Supposons maintenant que, pour des raisons quelconques, Robert, tout en restant apostat, souhaite que son mariage soit reconnu par l’Église catholique. Accompagné de sa fiancée, il va trouver le curé de sa paroisse et lui demande un mariage religieux. Si la fiancée n’est pas catholique, le curé lui expliquera qu’il existe un empêchement de mariage, qu’il faut donc demander à l’évêque une dispense, et que cette dispense sera probablement refusée parce que les enfants risquent de ne pas recevoir d’éducation catholique.

Si en revanche la fiancée est catholique, la situation semblerait à première vue plus simple. Pourtant, le curé de paroisse, constatant que l’un des futurs époux a notoirement abandonné la foi catholique, n’est pas autorisé à assister à de telles noces sans l’autorisation de son évêque[7]. Quant à l’évêque, si sa doctrine est indemne du libéralisme, il n’accordera pas cette autorisation sans avoir la certitude que les enfants de cette union recevront le baptême et une éducation catholiques[8]. Si notre apostat refuse de donner une telle garantie, l’évêque interdira à son curé de célébrer le mariage, et Robert se trouvera apparemment dans une impasse. Finalement, l’ancien catholique se demande si l’Église respecte son droit au mariage.

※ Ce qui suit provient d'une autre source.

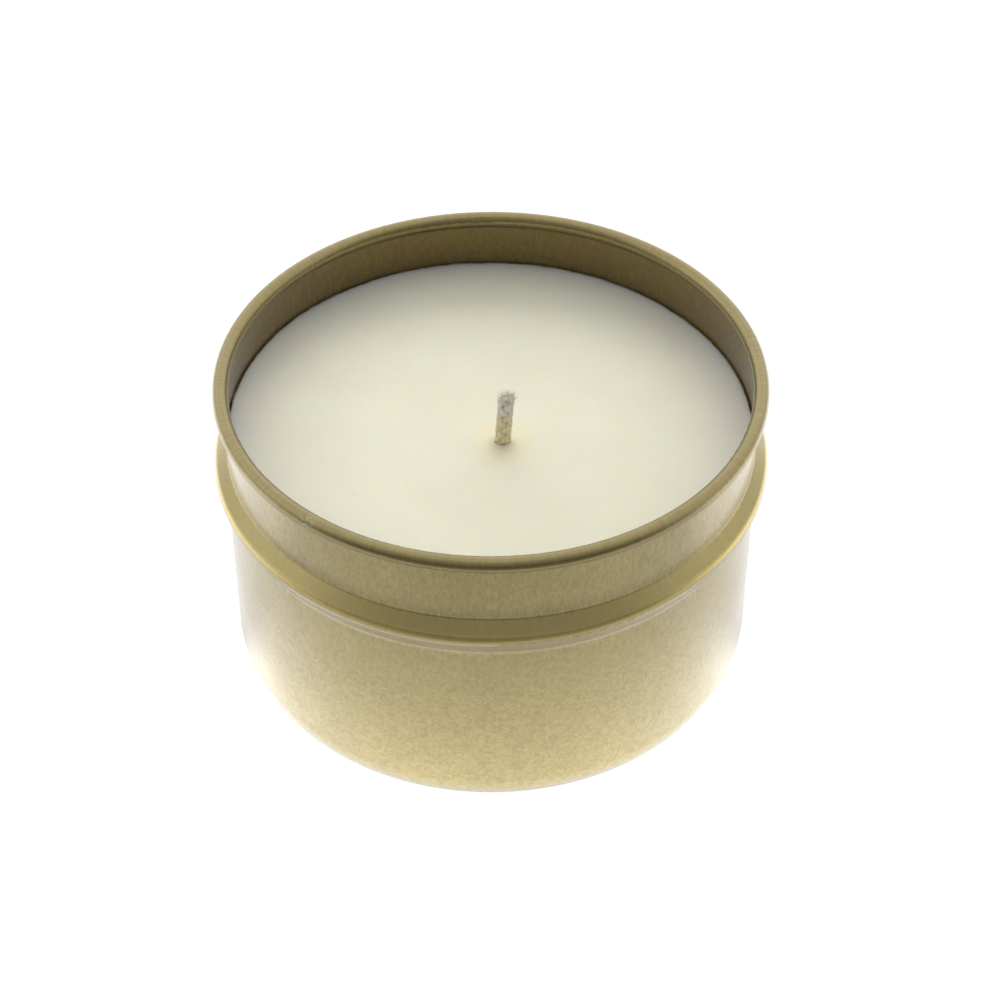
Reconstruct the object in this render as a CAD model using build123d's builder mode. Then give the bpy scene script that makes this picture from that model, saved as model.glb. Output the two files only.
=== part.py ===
from build123d import *
from math import cos, radians, sin, tan
import os

# An open candle tin, standing on its base with its axis on Z and the origin at the centre of
# the base: a tin drawn from one sheet, the wax poured into it, and a cored cotton wick that is
# crimped in a sustainer and held to the floor of the tin by an adhesive pad. Millimetres.

# ---- Driving dimensions: the tin ----
sheet = 0.25                    # thickness of the tinplate
tin_height = 50.0               # base to the top of the rolled rim
body_diameter = 78.2            # outside of the straight wall below the bead
rim_reach = 0.9                 # how far the rolled rim stands out from the body
neck_inset = 0.45               # how far the straight neck stands in from the body
bead_reach = 1.9                # how far the corner of the bead stands out, before it is rounded
base_round = 5.5                # outside radius between the body and the base

curl_section = 2.3              # height and width of the rolled rim
curl_turn = 255.0               # degrees that the rim is rolled through
throat_rise = 0.6               # height over which the neck closes in to the rolled rim
throat_round = 0.8

neck_depth = 11.7               # top of the rim to the crease above the bead
bead_shoulder = 2.2             # height from the crease down to the corner of the bead
bead_tuck = 3.7                 # height from the corner of the bead down to its foot
crease_round = 0.4
bead_round = 1.4
foot_round = 1.6

ring_width = 2.1                # flat ring that the tin stands on
panel_rise = 0.9                # height of the panel inside it
panel_step = 1.0                # width of the sloping step between them
step_round = 0.6

# ---- Driving dimensions: the wax ----
wax_headspace = 9.2             # top of the rim to the wax
wax_gap = 0.1                   # shrinkage gap between the wax and what it was poured around
wax_edge_round = 0.35           # rounding of the wax along the wall

# ---- Driving dimensions: the wick and what holds it ----
pad_diameter = 20.0             # adhesive pad
pad_thickness = 0.8
tab_diameter = 20.0             # disc of the sustainer
tab_sheet = 0.3
tab_neck_height = 6.0           # underside of the disc to the top of the crimped neck
tab_neck_round = 0.6            # fillet between the disc and the neck
wick_width = 2.46
wick_depth = 2.0
core_width = 1.2
core_depth = 0.8
wick_fit = 0.02                 # clearance of the core in the braid, and of the braid in the neck
wick_foot_x = -0.3              # where the sustainer stands on the floor of the tin
wick_foot_y = -2.5
wick_lean = 5.3                 # degrees that the wick leans off upright above the neck
wick_bearing = -46.5            # degrees from +X to the side it leans to
wick_bend = 40.0                # radius of the bend where it leaves the neck
wick_exposed = 8.5              # height of the wick above the wax

# ---- Derived places ----
mid_sheet = sheet / 2
body_radius = body_diameter / 2
rim_radius = body_radius + rim_reach
neck_radius = body_radius - neck_inset
bead_radius = body_radius + bead_reach
ring_radius = body_radius - base_round - ring_width
panel_radius = ring_radius - panel_step

curl_centre_radius = rim_radius - curl_section / 2
curl_centre_height = tin_height - curl_section / 2
curl_mid_radius = curl_section / 2 - mid_sheet
throat_radius = curl_centre_radius - curl_mid_radius
throat_bottom = curl_centre_height - curl_mid_radius

crease_height = tin_height - neck_depth
corner_height = crease_height - bead_shoulder
foot_height = corner_height - bead_tuck

floor_height = panel_rise + sheet
wax_top = tin_height - wax_headspace
tab_bottom = floor_height + pad_thickness
tab_neck_top = tab_bottom + tab_neck_height
wick_top = wax_top + wick_exposed
wick_corner = tab_neck_top + wick_bend * tan(radians(wick_lean / 2))
wick_reach = (wick_top - wick_corner) * tan(radians(wick_lean))
wick_top_x = wick_foot_x + wick_reach * cos(radians(wick_bearing))
wick_top_y = wick_foot_y + wick_reach * sin(radians(wick_bearing))

# Corners of the middle of the sheet, from the axis of the tin out along its base and up to the
# rolled rim, and the radius of each corner between the first point and the last.
sheet_corners = [
    (0, panel_rise + mid_sheet),
    (panel_radius, panel_rise + mid_sheet),
    (ring_radius, mid_sheet),
    (body_radius - mid_sheet, mid_sheet),
    (body_radius - mid_sheet, foot_height),
    (bead_radius - mid_sheet, corner_height),
    (neck_radius - mid_sheet, crease_height),
    (neck_radius - mid_sheet, throat_bottom),
    (throat_radius, throat_bottom + throat_rise),
    (throat_radius, curl_centre_height),
]
sheet_rounds = [
    step_round,
    step_round,
    base_round - mid_sheet,
    foot_round,
    bead_round,
    crease_round,
    throat_round,
    throat_round,
]
neck_end = 8                    # corners from the axis to the top of the straight neck


# The wick runs upright through the neck of the sustainer and leans once it is out of it.
def wick_route():
    with BuildLine() as route:
        FilletPolyline(
            (wick_foot_x, wick_foot_y, tab_bottom),
            (wick_foot_x, wick_foot_y, wick_corner),
            (wick_top_x, wick_top_y, wick_top),
            radius=wick_bend,
        )
    return route.line


# An oval the size of the wick, or larger all round by a margin.
def wick_oval(margin=0.0):
    return Ellipse(wick_width / 2 + margin, wick_depth / 2 + margin)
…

Il y a plus. Le droit pénal canonique prévoit une excommunication latae sententiae pour le délit d’apostasie[9], ce qui signifie que le catholique qui apostasie encourt ipso facto l’excommunication. Or, cette peine interdit d’administrer et de recevoir les sacrements[10]. L’apostat n’a donc le droit ni de donner un sacrement ni de le recevoir. Mais précisément, les baptisés qui échangent un consentement matrimonial se donnent mutuellement le sacrement de mariage. Ils sont non seulement sujets, mais aussi ministres du sacrement, comme l’a rappelé Pie XII dans son allocution aux jeunes époux du 5 mars 1941.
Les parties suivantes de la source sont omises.